A key calculation among officials on both sides of the Atlantic is how hard to hit if Russia occupies parts of eastern Ukraine beyond the separatist-held areas and to what extent to maintain some deterrence in case Moscow moves to take the rest of the country[.]
It’s a simple calculation, really, or should be. Hit Russia without limit economically and politically, and ready our respective military establishments. We should have learned from Vietnam that gradual, or graduated, response is the path to ultimate and bloody defeat. Hit Russia now, faster than Putin can respond. Putin, as noted above, has already invaded Ukraine; now he must be driven out altogether.
And: Russia has already invaded Ukraine, there is nothing left to deter.
And, and: Putin said quite clearly what his goals were in his Monday night address to his nation.
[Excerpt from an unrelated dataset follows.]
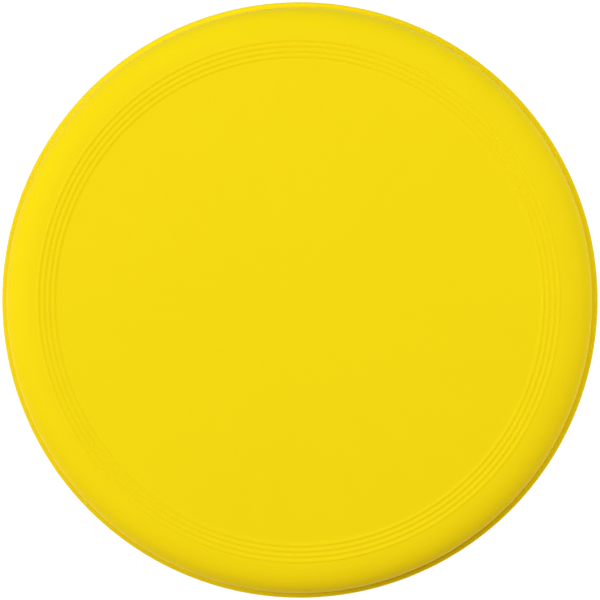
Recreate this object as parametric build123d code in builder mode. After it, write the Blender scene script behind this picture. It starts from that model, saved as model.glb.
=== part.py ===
from build123d import *
from math import atan, cos, degrees, radians, sin, tan
import os

# A closed flying disc, injection-moulded in one piece from a tough, slightly flexible plastic.
# It is a shallow dish turned upside down: a flat plate, four grip ribs round the plate's edge, a rounded
# shoulder, a near-vertical rim wall and a small flange that stands proud all round the foot.
#
# Frame: millimetres, +Z up along the disc's axis, origin on the axis in the plane of the foot.

# Driving dimensions
OUTER_RADIUS = 115.0  # over the flange
HEIGHT = 22.0  # from the foot to the crest of the outermost rib
PLATE_THICKNESS = 1.6
WALL_THICKNESS = 2.0

RIB_COUNT = 4
RIB_PITCH = 2.045
RIB_HEIGHT = 0.3
RIB_CLIMB = 4.4  # degrees that the ribbed band rises outwards
FIRST_RIB_RADIUS = 93.1

SHOULDER_RADIUS = 112.4  # where the shoulder becomes the rim wall
SHOULDER_FULLNESS = 0.62  # 0.55 is a quarter of an ellipse, and more is squarer
RIM_HEIGHT = 9.1  # where the rim wall ends and the shoulder begins
RIM_DRAFT = 1.0  # degrees, so that the wall leaves its mould

FLANGE_HEIGHT = 3.0
FLANGE_TOP_ROUND = 1.1
FLANGE_FOOT_ROUND = 0.7
CREASE_ROUND = 0.8
INNER_FOOT_ROUND = 0.9

GATE_RADIUS = 1.5  # stub left where the plastic entered, under the middle of the plate
GATE_LENGTH = 0.4
GATE_TAPER = 20.0

# In section the ribs are a chain of equal arcs, which turn up and down by the same angle about the climb
rib_turn = degrees(2 * atan(2 * RIB_HEIGHT / RIB_PITCH))
rib_arc_radius = RIB_PITCH / (4 * sin(radians(rib_turn)))
first_turn = rib_turn + RIB_CLIMB
last_turn = rib_turn - RIB_CLIMB

# Where the plate stops being flat, worked back from the first rib's place and the outermost rib's crest
plate_radius = (
    FIRST_RIB_RADIUS
    - RIB_PITCH / 4 * cos(radians(RIB_CLIMB))
    - rib_arc_radius * sin(radians(first_turn))
)
crest_rise = (
    2 * rib_arc_radius * (1 - cos(radians(first_turn)))
    + (RIB_COUNT - 1) * RIB_PITCH * sin(radians(RIB_CLIMB))
)
plate_top = HEIGHT - crest_rise
plate_underside = plate_top - PLATE_THICKNESS

rim_radius = SHOULDER_RADIUS - WALL_THICKNESS  # inside the wall, where the shoulder ends
draft = tan(radians(RIM_DRAFT))  # radius gained per millimetre down the wall

os.makedirs("parts", exist_ok=True)


def shoulder_curve(crown, rim):
    """A quarter turn in the section, level at the crown and upright at the rim, each a (radius, height)."""
    across = SHOULDER_FULLNESS * (rim[0] - crown[0])
    up = SHOULDER_FULLNESS * (crown[1] - rim[1])
    return Bezier(crown, (crown[0] + across, crown[1]), (rim[0], rim[1] + up), rim)


with BuildPart() as disc:
    with BuildSketch(Plane.XZ) as section:
        with BuildLine() as outline:
            # Upper face, from the axis outwards
            plate = Line((0, plate_top), (plate_radius, plate_top))
            rib = JernArc(plate @ 1, (1, 0), rib_arc_radius, first_turn)
            for number in range(1, 2 * RIB_COUNT):
                turn = -2 * rib_turn if number % 2 else 2 * rib_turn
                rib = JernArc(rib @ 1, rib % 1, rib_arc_radius, turn)
            rib = JernArc(rib @ 1, rib % 1, rib_arc_radius, last_turn)
            crown_radius = (rib @ 1).X
            crown_height = (rib @ 1).Y
            shoulder_curve((crown_radius, crown_height), (SHOULDER_RADIUS, RIM_HEIGHT))

            # Rim wall, flange, foot and inner wall
            FilletPolyline(
                (SHOULDER_RADIUS, RIM_HEIGHT),
                (SHOULDER_RADIUS + draft * (RIM_HEIGHT - FLANGE_HEIGHT), FLANGE_HEIGHT),
                (OUTER_RADIUS, FLANGE_HEIGHT),
                (OUTER_RADIUS, 0),
                (rim_radius + draft * RIM_HEIGHT, 0),
                (rim_radius, RIM_HEIGHT),
                radius=[CREASE_ROUND, FLANGE_TOP_ROUND, FLANGE_FOOT_ROUND, INNER_FOOT_ROUND],
            )

            # Hollow side, back to the axis
            shoulder_curve((crown_radius, plate_underside), (rim_radius, RIM_HEIGHT))
            Line((crown_radius, plate_underside), (0, plate_underside))
            Line((0, plate_underside), (0, plate_top))
        make_face()
    revolve(axis=Axis.Z)

    # Gate stub
    with BuildSketch(Plane.XY.offset(plate_underside)):
        Circle(GATE_RADIUS)
    extrude(amount=-GATE_LENGTH, taper=GATE_TAPER)

disc.part.label = "disc"
export_step(disc.part, "parts/disc.step")

print(f"plate: top {plate_top:.3f}, underside {plate_underside:.3f}, flat to radius {plate_radius:.2f}")
print(f"shoulder from radius {crown_radius:.2f}, height {crown_height:.3f}")
print(f"volume {disc.part.volume / 1000:.1f} cm3")
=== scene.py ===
from math import atan, cos, pi, radians, sin, tan

import bpy
from mathutils import Matrix, Vector
from mathutils.geometry import interpolate_bezier


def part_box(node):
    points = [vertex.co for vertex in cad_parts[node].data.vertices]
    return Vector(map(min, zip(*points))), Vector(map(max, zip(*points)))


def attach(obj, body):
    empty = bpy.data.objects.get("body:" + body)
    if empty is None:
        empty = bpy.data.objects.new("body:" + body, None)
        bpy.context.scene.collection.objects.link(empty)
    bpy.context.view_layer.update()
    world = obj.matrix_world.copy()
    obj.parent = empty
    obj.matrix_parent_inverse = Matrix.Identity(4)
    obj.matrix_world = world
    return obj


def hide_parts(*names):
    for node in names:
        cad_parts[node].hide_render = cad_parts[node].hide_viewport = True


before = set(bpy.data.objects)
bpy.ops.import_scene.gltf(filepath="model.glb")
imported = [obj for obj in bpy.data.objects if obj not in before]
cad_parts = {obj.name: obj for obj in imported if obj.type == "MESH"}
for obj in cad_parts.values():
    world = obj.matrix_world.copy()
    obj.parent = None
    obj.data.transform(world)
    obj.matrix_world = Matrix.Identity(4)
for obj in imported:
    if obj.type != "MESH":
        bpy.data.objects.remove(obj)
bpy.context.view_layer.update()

# A closed flying disc, one moulding in satin yellow plastic, lying on its foot on a white studio floor and
# seen from almost straight above. Everything is in metres, in the frame of the CAD model.

(_, _, foot), (outer_radius, _, crest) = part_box("disc")
MM = 0.001

# ---------------------------------------------------------------------------------------------
# The disc's section, worked out from the same driving dimensions as the CAD model
# ---------------------------------------------------------------------------------------------
PLATE_THICKNESS = 1.6 * MM
WALL_THICKNESS = 2.0 * MM

RIB_COUNT = 4
RIB_PITCH = 2.045 * MM
RIB_HEIGHT = 0.3 * MM
RIB_CLIMB = radians(4.4)
FIRST_RIB_RADIUS = 93.1 * MM

SHOULDER_RADIUS = 112.4 * MM
SHOULDER_FULLNESS = 0.62
RIM_HEIGHT = 9.1 * MM
RIM_DRAFT = radians(1.0)

FLANGE_HEIGHT = 3.0 * MM
FLANGE_TOP_ROUND = 1.1 * MM
FLANGE_FOOT_ROUND = 0.7 * MM
CREASE_ROUND = 0.8 * MM
INNER_FOOT_ROUND = 0.9 * MM

GATE_RADIUS = 1.5 * MM
GATE_END_RADIUS = 1.35 * MM
GATE_LENGTH = 0.4 * MM
GATE_ROUND = 0.08 * MM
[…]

Those goals include that Ukraine isn’t a nation, it’s a part of Russia, and he means to “recover” it. His larger goal is to reconstitute the 20th century Russian empire of SSRs orbiting the Russian SSR along with the client states beyond the SSRs. Why is it, also, that western managers (we don’t have any actual leaders today) continue to turn deaf ears to what our enemies say when they tell us what they’re going to do? Germany, especially, should be attending to that larger statement of Putin’s: one of the client states Putin means to recover is the German Democratic Republic—East Germany.
Instead, the goal of today’s western nation managers seems to be to ensnare Putin in a Ukrainian quagmire, to bleed Ukrainian men and women—and children as inevitable “collateral damage”—in the effort while the rest of these nations sit in the Coliseum seats, cheering.